Definitely not, especially the bit about "exactly to the minute". Exim
just doesn't work like that. The only way it could be doing that is if
you have some external process that is forcing deliveries exactly at
fixed times. It seems to me to be too much of a coincidence for a normal
queue runner to happen to hit this so closely so consistently.

> (I believe what you are saying is that this should only happen if the
> 4 day host-based cutoff occurs two days after a particular message is
> received?)


Yes.

> Since I'm using a close-to-default config, delay_after_cutoff is
> presumably true (I haven't set it false), and therefore they ought to
> be bounced immediately, which isn't happening?

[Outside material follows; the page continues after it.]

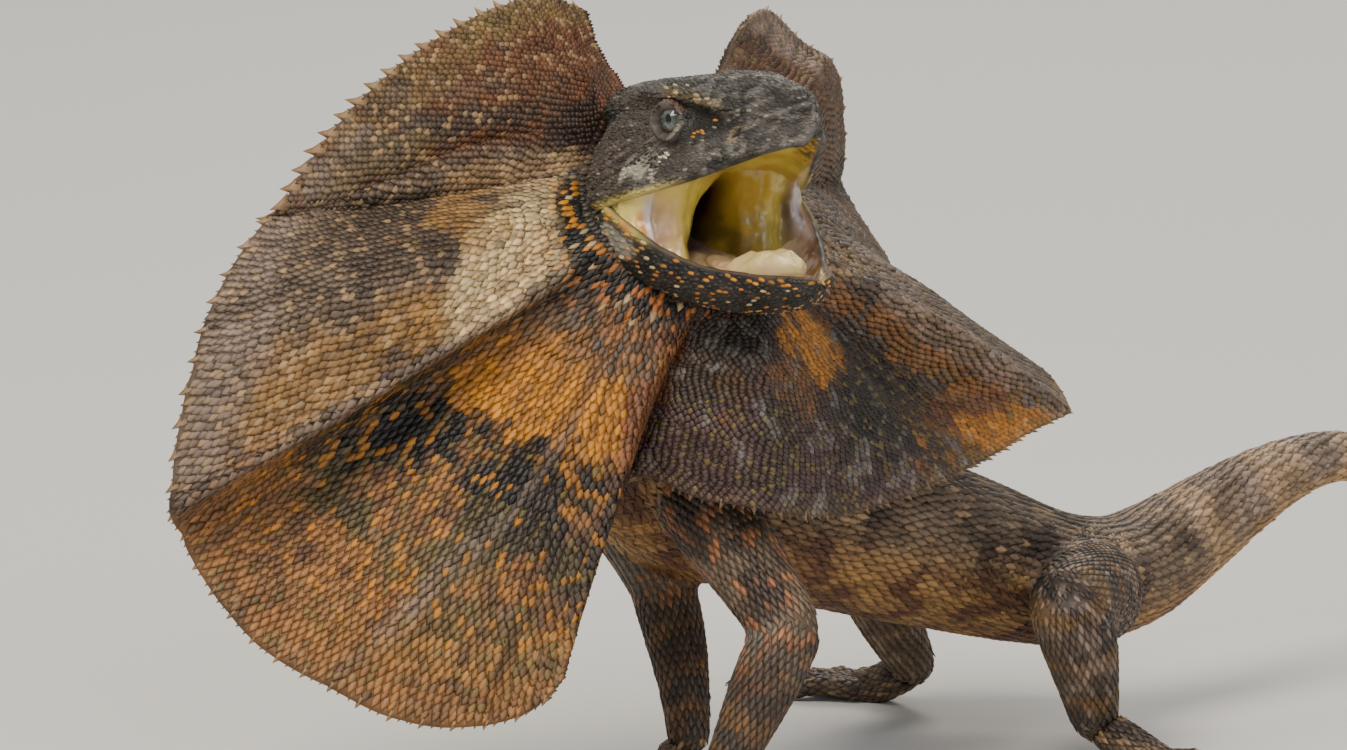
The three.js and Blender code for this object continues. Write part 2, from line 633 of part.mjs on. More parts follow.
// Hand or foot: a palm, five toes and their claws, with flat soles on the floor
function makePaw({ foot, digits }) {
  const { wrist, palm, heading, spread, width } = foot;
  const step = (from, degrees, length, z) => [
    from[0] + Math.cos(degrees * RAD) * length,
    from[1] + Math.sin(degrees * RAD) * length,
    z,
  ];
  const knuckles = step(palm, heading, width * 0.8, 2.4);
  let paw = limbTube([[...wrist, 3.9], [...palm, width * 0.72], [...knuckles, width * 0.66]], 4, 10);
  digits.forEach((length, i) => {
    const turn = heading + spread * (2 - i);
    const root = step(palm, turn, width * 0.3, 2.6);
    const base = step(palm, turn, width, 2.6);
    const bend = step(base, turn * 0.6 + heading * 0.4, length * 0.5, 3.4);
    const tip = step(bend, turn * 0.6 + heading * 0.4, length * 0.5, 1.5);
    paw = paw.add(limbTube([[...root, 2.2], [...base, 2], [...bend, TOE], [...tip, TOE * 0.85]], 3, 6));
    const nail = turn * 0.6 + heading * 0.4;
    const rings = [[-0.5, 1.15, 1.7], [CLAW * 0.5, 0.85, 2.1], [CLAW, 0.2, 0.7]].map(([along, r, z]) => {
      const centre = new THREE.Vector3(...step(tip, nail, along, z));
      const side = new THREE.Vector3(-Math.sin(nail * RAD), Math.cos(nail * RAD), 0);
      return [0, 1, 2, 3, 4].map((k) =>
        centre
          .clone()
          .addScaledVector(side, r * Math.cos(k * 72 * RAD))
          .add(new THREE.Vector3(0, 0, r * Math.sin(k * 72 * RAD)))
          .toArray(),
      );
    });
    paw = paw.add(loft(rings));
  });
  return largest(paw);
}

const floorSlab = (() => {
  const box = new THREE.BoxGeometry(1000, 400, 40).translate(-260, 0, -20);
  const at = mergeVertices(box.deleteAttribute("normal").deleteAttribute("uv"));
  const p = at.attributes.position;
  const points = [...Array(p.count).keys()].map((i) => [p.getX(i), p.getY(i), p.getZ(i)]);
  const index = [...at.index.array];
  return solidOf(points, index.map((_, i) => index.slice(3 * i, 3 * i + 3)).slice(0, index.length / 3));
})();

// Everything is built in order, each solid cut clear of those before it
const solids = new Map();
const keep = (name, solid, material) => solids.set(name, { solid, material });
const get = (name) => solids.get(name).solid;

keep("head", makeHead(), SKIN_GREY);
keep("lower_jaw", clearOf(makeJaw(), get("head")), SKIN_GREY);
keep("mouth_lining", clearOf(makeLining(), get("head"), get("lower_jaw")), MOUTH_YELLOW);
keep("tongue", clearOf(makeTongue(), get("lower_jaw"), get("mouth_lining")), TONGUE_PINK);
for (const [name, side] of [["eye_right", -1], ["eye_left", 1]])
  keep(name, ball(EYE.ball, [EYE.x, side * EYE.side, EYE.z], headFrame, [1, 1, 1], 12, 8), EYE_BLUE);

const spineAt = smoothRows(SPINE);
for (const [name, from, to] of TRUNK) {
  const tail = name.startsWith("tail");
  const length = (a, b) => {
    const [p, q] = [spineAt(a), spineAt(b)];
    return Math.hypot(p[0] - q[0], p[1] - q[1], p[2] - q[2]);
  };
  const inset = (at, towards) => (GAP / 2 / length(at, at + towards * 0.1)) * 0.1 * towards;
  const start = from === 0 ? 0 : from + inset(from, 1);
  const end = to === SPINE.length - 1 ? to : to + inset(to, -1);
  const steps = (to - from) * 3;
  let solid = loft(pathRings(SPINE, start, end, steps, tail ? 12 : 20));
  if (name === "neck") {
    const skull = ["head", "lower_jaw", "mouth_lining"].map(get);
    const core = ball(19, [-4, 0, -1], headFrame, [0.75, 1, 1.05], 20, 14);
    solid = clearOf(largest(solid.subtract(core)), ...skull);
  }
  if (tail) solid = largest(solid.subtract(floorSlab));
  keep(name, solid, SKIN_BROWN);
}

for (const { names, upper, lower, ...paw } of Object.values(LIMBS)) {
  const [top, middle, end] = names;
  const body = top.startsWith("upper_arm") ? ["chest", "belly", "neck"] : ["pelvis", "belly", "tail_1"];
  keep(top, clearOf(limbTube(upper, 6, 12), ...body.map(get)), SKIN_BROWN);
  keep(middle, clearOf(limbTube(lower, 6, 12), get(top), ...body.map(get)), SKIN_BROWN);
  keep(end, clearOf(makePaw(paw).subtract(floorSlab), get(middle)), SKIN_BROWN);
}

// A lobe of the frill is also cut clear of the lobe before it
let lobeBefore = [];
for (const [name, first, last] of LOBES) {
  const flesh = ["head", "lower_jaw", "mouth_lining", "neck", ...lobeBefore];
  keep(name, clearOf(makeLobe(first, last), ...flesh.map(get)), FRILL_SKIN);
  lobeBefore = [name];
}

// The group, with the origin on the floor under the middle of the bounding box
const group = new THREE.Group();
const lizard = new THREE.Group();
for (const [name, { solid, material }] of solids) {
  const mesh = solid.getMesh();
  const geometry = new THREE.BufferGeometry();
  geometry.setAttribute("position", new THREE.BufferAttribute(mesh.vertProperties.slice(), 3));
  geometry.setIndex([...mesh.triVerts]);
  geometry.computeVertexNormals();
  const part = new THREE.Mesh(geometry, material);
  part.name = name;
  lizard.add(part);
}
const bounds = new THREE.Box3().setFromObject(lizard);
const centre = bounds.getCenter(new THREE.Vector3());
lizard.position.set(-centre.x, -centre.y, 0);
group.add(lizard);

export default group;
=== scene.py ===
"""Looks for a life-size frilled lizard in threat display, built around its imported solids.

Shapes are worked out in millimetres in the design frame of the solids (body facing +X, its left
side +Y, floor at zero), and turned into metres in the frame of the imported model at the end.
"""

import json
import logging
import math
from dataclasses import dataclass, field, replace
from enum import Enum
from typing import Callable, Iterable, Sequence

import bpy
import numpy as np
from mathutils import Matrix, Vector
from mathutils.bvhtree import BVHTree

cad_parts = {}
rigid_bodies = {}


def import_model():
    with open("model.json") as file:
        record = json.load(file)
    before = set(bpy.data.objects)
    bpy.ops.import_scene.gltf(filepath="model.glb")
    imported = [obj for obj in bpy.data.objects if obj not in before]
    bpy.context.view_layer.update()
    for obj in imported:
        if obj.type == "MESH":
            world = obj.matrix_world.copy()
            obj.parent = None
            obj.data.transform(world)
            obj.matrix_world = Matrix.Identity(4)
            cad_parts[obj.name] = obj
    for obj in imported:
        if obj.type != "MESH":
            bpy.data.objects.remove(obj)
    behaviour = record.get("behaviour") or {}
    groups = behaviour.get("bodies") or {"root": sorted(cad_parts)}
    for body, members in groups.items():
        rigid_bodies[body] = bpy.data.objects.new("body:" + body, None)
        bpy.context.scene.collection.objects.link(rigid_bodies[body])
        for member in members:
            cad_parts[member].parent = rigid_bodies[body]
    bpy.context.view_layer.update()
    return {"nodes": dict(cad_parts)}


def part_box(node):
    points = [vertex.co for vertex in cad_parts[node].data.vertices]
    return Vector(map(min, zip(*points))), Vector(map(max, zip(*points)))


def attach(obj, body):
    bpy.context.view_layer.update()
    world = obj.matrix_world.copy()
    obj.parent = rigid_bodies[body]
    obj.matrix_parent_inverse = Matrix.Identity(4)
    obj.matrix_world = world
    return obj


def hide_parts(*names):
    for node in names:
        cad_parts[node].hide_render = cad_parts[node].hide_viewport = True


LOG = logging.getLogger("lizard")
Array = np.ndarray

# Width and height that the camera's framing is given in
IMAGE_WIDTH = 1347
IMAGE_HEIGHT = 750
SENSOR_MM = 36.0
# Seed of all random draws
SEED = 20
# Metres in a millimetre
MM = 0.001
# Share of their brightness that the frill's markings keep on the skin between scales
UNDER_SCALES = 0.5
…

If the host has been dead for 4 days, then yes, they ought to be bounced
immediately.

> For example, I've just this minute sent a message to the failing address.
> Since delay_after_cutoff is true, and the host has been down for more than
> my max cutoff, the message should bounce immediately? But:
>
> 2002-12-16 22:40:37 18O3uf-0003Dv-00 <= me@???
> H=myhost (myhost) [my.ip] P=esmtp S=729 id=blah
> 2002-12-16 22:40:37 18O3uf-0003Dv-00 == user@??? R=dnslookup
> T=remote_smtp defer (-53): retry time not reached for any host


Try a delivery with debugging, so see what's going on:

exim -d -M 18O3uf-0003Dv-00

> Having said that, looking at the output of exim_dumpdb, the most recent
> entry (~4 days ago) was "connection refused" rather than "no route to
> host", so I wonder if (contrary to what I understand to be the case), the
> remote server has actually been intermittently up and down.


In that case, though, the dumdb output should show a "first failed" time
less than 4 days ago.

> But even if
> that's the case, I still don't understand why lots of messages sent at
> various times over a period of several days have been bouncing *exactly*
> two days after receipt by the server in each case. It's impossible that in
> every case, the 4 day cutoff has been reached *exactly* two days after
> receipt of each message.


Quite. I am totally mystified.

> Also, in section 31.6 you mention calculation of post-cutoff retry times,
> but the algorithm isn't mentioned. Is it rather complicated?


No - it just continues to use the last retry algorithm.

> Thanks for the help! Even if Exim's acting 100% normally, I'd still like
> to get to the bottom of this for my own understanding, since I'm
> struggling to tie up what's happening with what the spec says should
> happen.


Me too. The whole area of retrying has been modified and worked over a
lot since the early days, and obscure cases do crop up from time to
time, so it's always worth investigating.

Philip

--
Philip Hazel            University of Cambridge Computing Service,
ph10@???      Cambridge, England. Phone: +44 1223 334714.